Poverty and American National Priorities
On Tuesday, February 26, the Boisi Center convened three distinguished scholars from diverse perspectives to discuss the nature of poverty in the United States and the issue’s place (or lack thereof) among American national priorities.
Renowned sociologist William Julius Wilson, the Lewis P. and Linda L. Geyser University Professor at Harvard University, opened the panel with an analysis of the relationship between race, ethnicity and poverty. While affirming President Barack Obama’s call (in his 2013 State of the Union Address) for all young people to obtain a good education and solid job skills, Wilson lamented that today’s high schools frequently fail to provide these benefits to black and Latino youths. Despite the sizeable gains that racial minorities in the United States have made in education, their high school graduation rates and college matriculation rates are still low. This failure of education—combined with a climate of industry restructuring, globalization, deregulation, de-unionization, and recession—has led to a decline of unskilled, decently paying jobs in America. In response, workers have been forced to reduce hours, take lower paying jobs, or even leave the work force entirely. This trend disproportionately affects blacks and Latinos, Wilson argued.
These occupational trends are deeply connected to residential segregation based on race, ethnicity, and class.

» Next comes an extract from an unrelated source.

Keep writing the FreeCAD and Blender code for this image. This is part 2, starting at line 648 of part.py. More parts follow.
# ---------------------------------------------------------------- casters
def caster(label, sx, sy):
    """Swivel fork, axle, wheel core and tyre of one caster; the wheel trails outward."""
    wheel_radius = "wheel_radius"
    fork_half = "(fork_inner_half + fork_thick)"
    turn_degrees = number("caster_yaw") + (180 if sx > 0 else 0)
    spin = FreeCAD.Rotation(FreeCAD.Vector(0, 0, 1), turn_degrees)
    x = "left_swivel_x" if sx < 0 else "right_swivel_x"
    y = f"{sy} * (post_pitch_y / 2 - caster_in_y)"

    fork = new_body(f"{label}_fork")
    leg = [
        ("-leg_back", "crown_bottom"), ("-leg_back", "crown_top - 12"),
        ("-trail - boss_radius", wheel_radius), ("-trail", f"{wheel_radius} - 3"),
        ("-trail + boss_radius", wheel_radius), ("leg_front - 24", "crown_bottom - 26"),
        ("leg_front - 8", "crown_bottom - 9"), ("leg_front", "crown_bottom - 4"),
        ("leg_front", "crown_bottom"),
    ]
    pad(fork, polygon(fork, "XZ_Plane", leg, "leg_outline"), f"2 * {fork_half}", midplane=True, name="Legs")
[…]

Poor neighborhoods are moreover hit especially hard in recessions because of budget cuts and the resulting decline in the quality of public services. Wilson suggested that we ought to consider comprehensive, school-based job-building initiatives to mitigate or even correct these problems.

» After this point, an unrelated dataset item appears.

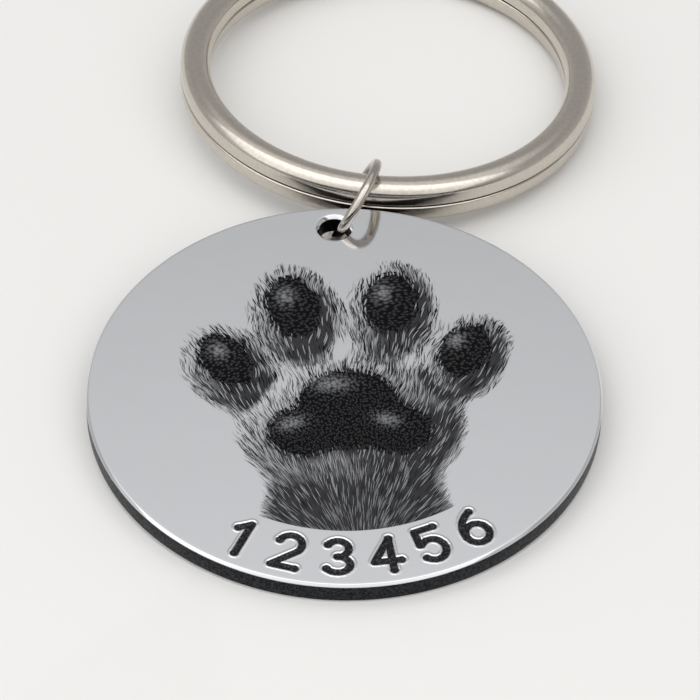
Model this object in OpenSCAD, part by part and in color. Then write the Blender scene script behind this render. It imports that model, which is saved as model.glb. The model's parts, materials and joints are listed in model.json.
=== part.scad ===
// Round pet tag on a jump ring and a split ring, lying loose on a flat surface.
// +Y runs from the tag's middle to its hole, +Z is up, and the origin is on that
// surface, below the middle of the box round all three pieces.
// The tag rests on its near edge and on the jump ring's wire, which passes under
// its far edge. The split ring rests on the same wire and on its own far side.

/* [Tag] */
// Diameter of the round tag
tag_d = 32; // [26:0.5:40]
// Thickness of the sheet that the tag is cut from
tag_t = 1.5; // [1.2:0.05:1.7]
// Width and depth of the edge break round both faces
edge_break = 0.15; // [0.1:0.05:0.3]

/* [Hanging hole] */
// Diameter of the drilled hole
hole_d = 2; // [1.8:0.05:2.6]
// Metal left between the hole and the tag's edge
web_w = 0.9; // [0.7:0.05:1.1]
// Width and depth of the break round the hole's two mouths
hole_break = 0.2; // [0.05:0.05:0.3]

/* [Jump ring] */
// Outer diameter of the jump ring
jump_od = 6.4; // [6.2:0.05:6.8]
// Diameter of the jump ring's wire
jump_wire_d = 0.65; // [0.5:0.05:0.7]
// Slit between the jump ring's two cut ends
jump_slit = 0.08; // [0.04:0.01:0.2]
// How far the slit lies from the ring's lowest point, towards the split ring, degrees
jump_slit_turn = 10; // [-20:1:40]

/* [Split ring] */
// Outer diameter of the split ring
split_od = 28.3; // [24:0.1:34]
// Width of the split ring's wire, across the ring
split_wire_w = 2; // [1.95:0.05:2.1]
// Height of one of the two turns
turn_h = 1.45; // [1.35:0.05:1.5]
// Slit between the two turns
turn_slit = 0.1; // [0.06:0.01:0.16]
// Rounding of a turn's corners away from the slit
crown_r = 0.9; // [0.7:0.05:0.95]
// Rounding of a turn's corners at the slit
seam_r = 0.25; // [0.1:0.05:0.4]
// Stretch over which the wire climbs from the lower turn to the upper one, degrees
climb_angle = 28; // [20:1:40]
// Space between each end of the wire and the climbing stretch
end_space = 0.8; // [0.4:0.1:2]

/* [How the pieces lie] */
// Heading of the jump ring's axis, degrees from +X
jump_heading = -21; // [-24:1:-18]
// Slope of the jump ring's axis, degrees, negative when it points down
jump_slope = -24; // [-27:0.5:-21]
// How far the jump ring's middle stands up from the web, degrees in the ring's plane
jump_swing = 33.5; // [30:0.5:36]
// How far to the right of the hole's middle the jump ring crosses the web
web_crossing = 0.7; // [0.55:0.05:0.75]
// Play between the wire and the web that it hangs on
web_play = 0.12; // [0.08:0.01:0.2]
// Play between the jump ring and the split ring in it
eye_play = 0.24; // [0.16:0.01:0.3]
// Way that the split ring is pushed in the jump ring, degrees in the ring's plane
eye_swing = -18; // [-22:1:-12]
// Heading of the split ring's middle from the jump ring, degrees from +X
split_heading = 78; // [70:0.5:90]
// How far the split ring's fall turns away from that heading, degrees
split_fall_off = 45; // [30:1:60]

/* [Hidden] */
$fn = 96;

// Overrun of each cut past the face that it opens
overrun = 1;

// The tag, flat, with its back on z = 0 and its middle on the z axis
tag_r = tag_d / 2;
hole_r = hole_d / 2;
hole_y = tag_r - web_w - hole_r;
web_mid_r = tag_r - web_w / 2;
foot_y = edge_break - tag_r;

// The jump ring in the flat tag's frame: its axis, and the two ways in its plane
wire_r = jump_wire_d / 2;
jump_mid_r = jump_od / 2 - wire_r;
jump_in_r = jump_mid_r - wire_r;
flat_axis = [cos(jump_slope) * cos(jump_heading), cos(jump_slope) * sin(jump_heading), sin(jump_slope)];
flat_out = [-sin(jump_heading), cos(jump_heading), 0];
flat_up = cross(flat_axis, flat_out);

// The web's half width and half thickness where the jump ring's plane cuts it, and
// the play that lets the ring swing right round the corner that they make
web_half = (web_w / 2 + tag_t / 2 * abs(flat_up.y) / flat_up.z) / flat_out.y;
web_corner = [web_half, tag_t / 2 / flat_up.z];
hang = jump_in_r - norm(web_corner) - web_play;
flat_web = [web_crossing, sqrt(web_mid_r * web_mid_r - web_crossing * web_crossing), tag_t / 2];
flat_jump = flat_web + hang * (cos(jump_swing) * flat_out + sin(jump_swing) * flat_up);

// Lean of the tag at which its near edge and the wire's lowest point touch the
// surface: each pass works it out from the last one's angle
settling_passes = 12;
function surface_up(a) = [0, sin(a), cos(a)];
function wire_drop(a) = let (k = surface_up(a) * flat_axis) jump_mid_r * sqrt(1 - k * k) + wire_r;
function next_lean(a) = asin((wire_drop(a) - flat_jump.z * cos(a)) / (flat_jump.y - foot_y));
function settled(a, passes) = passes == 0 ? a : settled(next_lean(a), passes - 1);
lean = settled(0, settling_passes);

// The same ways and places once the tag has leant over its near edge
function lean_over(v) = [v.x, v.y * cos(lean) - v.z * sin(lean), v.y * sin(lean) + v.z * cos(lean)];
function laid(p) = lean_over(p - [0, foot_y, 0]) + [0, foot_y, 0];
jump_axis = lean_over(flat_axis);
jump_out = lean_over(flat_out);
jump_up = lean_over(flat_up);
jump_at = laid(flat_jump);
web_at = laid(flat_web);

// The split ring's section lies in the jump ring's eye, pushed out and down until
// its lower outer corner is one play from the wire
split_h = 2 * turn_h + turn_slit;
split_mid_r = (split_od - split_wire_w) / 2;
corner_in = split_wire_w / 2 - crown_r;
corner_down = split_h / 2 - crown_r;
eye_way = [cos(eye_swing), sin(eye_swing)];
// How far a point at k can go along a unit way before it is r from the middle
function run_to(way, k, r) = let (q = way * k) sqrt(q * q - k * k + r * r) - q;
eye_run = run_to(eye_way, [corner_in, -corner_down], jump_in_r - crown_r - eye_play);
near_at = jump_at + eye_run * (eye_way.x * jump_out + eye_way.y * jump_up);

// Slope of the split ring at which its far side touches the surface
fall_reach = split_mid_r * (1 + cos(split_fall_off)) + corner_in;
fall_arm = norm([fall_reach, corner_down]);
split_slope = asin((near_at.z - crown_r) / fall_arm) - atan2(corner_down, fall_reach);

// Ways and places in the split ring once it has that slope
fall_heading = split_heading - split_fall_off;
function tipped(v) = [
    v.x * cos(split_slope) + v.z * sin(split_slope), v.y, v.z * cos(split_slope) - v.x * sin(split_slope)
];
function headed(v) = [
    v.x * cos(fall_heading) - v.y * sin(fall_heading), v.x * sin(fall_heading) + v.y * cos(fall_heading), v.z
];
split_axis = headed(tipped([0, 0, 1]));
split_away = headed(tipped([cos(split_fall_off), sin(split_fall_off), 0]));
split_at = near_at + split_mid_r * split_away;

// Middle of the box round the whole
function split_reach(k) = (split_mid_r + corner_in) * sqrt(1 - k * k) + corner_down * abs(k) + crown_r;
left = -tag_r;
right = max(tag_r, split_at.x + split_reach(split_axis.x));
near = foot_y - edge_break * cos(lean) - (tag_t - edge_break) * sin(lean);
far = split_at.y + split_reach(split_axis.y);
middle = [(left + right) / 2, (near + far) / 2, 0];

// The split ring's wire: angles run along it from the middle of its climb, which lies
// at the side away from the tag, so that one end is at -wire_end and one at wire_end
end_angle = end_space / split_mid_r * 180 / PI;
turn_angle = 360 - climb_angle - end_angle;
wire_end = climb_angle / 2 + turn_angle;
climb_h = turn_h + turn_slit;
function climbed(a) = min(max((a + climb_angle / 2) / climb_angle, 0), 1);
function wire_height(a) = turn_h / 2 + climb_h * (1 - cos(180 * climbed(a))) / 2;

// The climbing stretch laps this far into both turns, and is this much smaller
lap_angle = 2;
lap_inset = 0.02;
climb_rings = 14;
corner_steps = 4;

// Gaps between each point of the lower turn and the point one turn on, above it
gap_step = 2;
turn_gaps = [for (a = [-wire_end:gap_step:wire_end - 360]) wire_height(a + 360) - wire_height(a) - turn_h];

// Hinge lines, places and gaps, for whoever mounts or moves the part
swing_axis = jump_axis + [1, 0, 0];
echo(lean = lean, split_slope = split_slope);
echo(jump_hinge_at = web_at - middle, jump_hinge_axis = swing_axis / norm(swing_axis));
echo(split_hinge_at = jump_at - middle, split_hinge_axis = cross(split_away, split_axis));
echo(tag_back_at = laid([0, 0, 0]) - middle, tag_back_way = -lean_over([0, 0, 1]));
echo(tag_face_at = laid([0, 0, tag_t]) - middle);
echo(split_at = split_at - middle, split_axis = split_axis, split_away = split_away);
echo(hole_at = laid([0, hole_y, tag_t / 2]) - middle);
echo(least_gap_between_turns = min(turn_gaps));

// Carries the flat tag to where it lies, leant over its near edge
module lay_tag() {
    translate([0, foot_y, 0] - middle) rotate([lean, 0, 0]) translate([0, -foot_y, 0]) children();
}

// Carries a ring that is flat round the origin to the jump ring's place
module lay_jump_ring() {
    translate(jump_at - middle) rotate([lean, 0, 0]) rotate([0, 90 - jump_slope, jump_heading]) children();
}

// Carries a ring that is flat round the origin to the split ring's place
module lay_split_ring() {
    translate(split_at - middle) rotate([0, split_slope, fall_heading])
        rotate([0, 0, split_fall_off]) children();
}

// Round disc with broken edges and the hole that the jump ring passes through
module tag_blank() {
    color("silver") lay_tag() difference() {
        rotate_extrude() disc_section();
        translate([0, hole_y, 0]) hanging_hole();
    }
}

// Half the disc's section, with its edge broken at both faces
module disc_section() {
    polygon([
        [0, 0], [tag_r - edge_break, 0], [tag_r, edge_break],
        [tag_r, tag_t - edge_break], [tag_r - edge_break, tag_t], [0, tag_t]
    ]);
}

// The drilled hole with both mouths broken
module hanging_hole() {
    wide_r = hole_r + hole_break + overrun;
    translate([0, 0, -overrun]) cylinder(h = tag_t + 2 * overrun, r = hole_r);
    translate([0, 0, tag_t - hole_break]) cylinder(h = hole_break + overrun, r1 = hole_r, r2 = wide_r);
    translate([0, 0, -overrun]) cylinder(h = hole_break + overrun, r1 = wide_r, r2 = hole_r);
}

// One turn of round wire with its two cut ends butted
module jump_ring() {
    slit_angle = jump_slit / jump_mid_r * 180 / PI;
    color("gainsboro") lay_jump_ring() rotate([0, 0, jump_slit_turn + slit_angle / 2])
        rotate_extrude(angle = 360 - slit_angle) translate([jump_mid_r, 0]) circle(r = wire_r, $fn = 48);
}

// Two turns of one wire: the lower turn, the climbing stretch and the upper turn
module split_ring() {
    color("darkgray") lay_split_ring() translate([0, 0, -split_h / 2]) {
        rotate([0, 0, climb_angle / 2 + end_angle]) rotate_extrude(angle = turn_angle) lower_section();
        rotate([0, 0, climb_angle / 2]) rotate_extrude(angle = turn_angle)
            translate([0, split_h]) mirror([0, 1]) lower_section();
        climb();
    }
}

// Points of one rounded corner round [x, y], from an angle on
function corner_points(x, y, r, from, steps) =
    [for (i = [0:steps]) [x + r * cos(from + 90 * i / steps), y + r * sin(from + 90 * i / steps)]];

// Section of the lower turn: large corners below, small ones at the slit above
module lower_section() {
    x = split_mid_r - split_wire_w / 2;
    far_x = x + split_wire_w;
    seam_y = turn_h - seam_r;
    polygon(concat(
        corner_points(x + crown_r, crown_r, crown_r, 180, 12),
        corner_points(far_x - crown_r, crown_r, crown_r, 270, 12),
        corner_points(far_x - seam_r, seam_y, seam_r, 0, 5),
        corner_points(x + seam_r, seam_y, seam_r, 90, 5)
    ));
}

// Section of the climbing stretch at a share of its way up: its large corners pass from
// its underside to its upper side
function climb_outline(share) = let (
    half_w = split_wire_w / 2 - lap_inset,
    half_h = turn_h / 2 - lap_inset,
    lower_r = crown_r + (seam_r - crown_r) * share - lap_inset,
    upper_r = seam_r + (crown_r - seam_r) * share - lap_inset
) [
    for (corner = [[1, 1, 0], [-1, 1, 90], [-1, -1, 180], [1, -1, 270]])
        for (i = [0:corner_steps])
            let (a = corner.z + 90 * i / corner_steps, r = corner.y > 0 ? upper_r : lower_r)
                [corner.x * (half_w - r) + r * cos(a), corner.y * (half_h - r) + r * sin(a)]
];

// The stretch that climbs from the lower turn to the upper one, eased at both ends,
// slightly inside both turns' own sections
module climb() {
    count = len(climb_outline(0));
    from = -climb_angle / 2 - lap_angle;
    step = (climb_angle + 2 * lap_angle) / climb_rings;
    points = [
        for (i = [0:climb_rings])
            for (p = climb_outline(climbed(from + step * i)))
                let (a = from + step * i, out = split_mid_r + p.x)
                    [out * cos(a), out * sin(a), wire_height(a) + p.y]
    ];
    walls = [
        for (i = [0:climb_rings - 1])
            for (k = [0:count - 1])
                let (a = i * count, b = a + count, n = (k + 1) % count)
                    each [[a + k, a + n, b + n], [a + k, b + n, b + k]]
    ];
    first = [for (k = [count - 1:-1:0]) k];
    last = [for (k = [0:count - 1]) climb_rings * count + k];
    polyhedron(points, concat(walls, [first, last]));
}

tag_blank();
jump_ring();
split_ring();
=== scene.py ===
"""Round pet tag on a jump ring and a split ring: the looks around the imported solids.

Every piece is built in its own frame in millimetres and then carried to where the
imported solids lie. The tag is a polished aluminium blank with a picture marked into its
skin and numerals stamped along its near edge, the split ring is nickel-plated steel
and the jump ring is bright drawn wire.
"""

import json
import logging
import math
from abc import ABC, abstractmethod
from dataclasses import dataclass, field
from enum import IntEnum

import bmesh
import bpy
import numpy as np
from mathutils import Matrix, Vector
from mathutils.geometry import delaunay_2d_cdt

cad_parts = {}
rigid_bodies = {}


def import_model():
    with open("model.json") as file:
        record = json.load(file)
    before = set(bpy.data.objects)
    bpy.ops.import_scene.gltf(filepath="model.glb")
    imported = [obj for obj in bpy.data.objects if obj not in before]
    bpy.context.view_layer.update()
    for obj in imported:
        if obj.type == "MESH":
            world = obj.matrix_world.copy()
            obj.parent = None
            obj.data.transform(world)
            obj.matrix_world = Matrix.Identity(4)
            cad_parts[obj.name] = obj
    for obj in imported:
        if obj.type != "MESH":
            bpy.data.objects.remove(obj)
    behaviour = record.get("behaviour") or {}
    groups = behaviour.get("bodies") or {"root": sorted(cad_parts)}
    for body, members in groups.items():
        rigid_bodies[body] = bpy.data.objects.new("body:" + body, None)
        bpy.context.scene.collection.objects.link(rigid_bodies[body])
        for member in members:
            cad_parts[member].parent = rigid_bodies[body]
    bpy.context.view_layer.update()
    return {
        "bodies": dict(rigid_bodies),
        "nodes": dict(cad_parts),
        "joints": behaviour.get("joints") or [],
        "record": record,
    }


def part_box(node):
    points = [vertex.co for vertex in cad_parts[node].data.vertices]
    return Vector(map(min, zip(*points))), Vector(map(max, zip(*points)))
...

Susan Crawford Sullivan, associate professor of sociology at the College of the Holy Cross, discussed the role of religion in the lives of the poor, especially single mothers on welfare. Many poor women employ religious narratives to interpret their suffering and see themselves as working with God to face their daily challenges. Despite high rates of religious belief, most poor women do not attend church regularly. Although churches are often seen as havens for the poor, the women in Sullivan’s study explained that they frequently felt stigmatized by and unwanted in religious communities. This disconnect between the churches and the poor is particularly troubling, Sullivan claimed, because religious communities can potentially offer much needed spiritual, emotional, and material support to poor single mothers.
Princeton University theologian Eric Gregory concluded the panel with a powerful theological reflection on American national priorities. While equality does not require economic sameness, he argued, economic inequality often serves as a proxy for political inequality. The covert financial and economic prerequisites of our political process alienate the poor and serve as an intolerable form of systematic inequality. Our institutions and public policy reflect the character of our nation; what we value and what we accept or refuse to tolerate says much about who we are as Americans. Gregory questioned both the priorities of the state and the Christian church today, pointing to unfulfilled promises of freedom and justice. Few politicians today prioritize care for the poor, he argued, and the church is not much better. “Imagine a world,” Gregory said, “where poverty was debated with only half the intensity of homosexuality in America and the Catholic Church.”
Insofar as markets are structures created by humans, they can be changed by humans. To this end, Gregory closed with a call to replenish our commitment to poverty relief by recalling the deeper history of our interconnectedness. We must break the siren call of narrowly defined economic interest, he said, by bringing the wisdom of the Church back into the public sphere.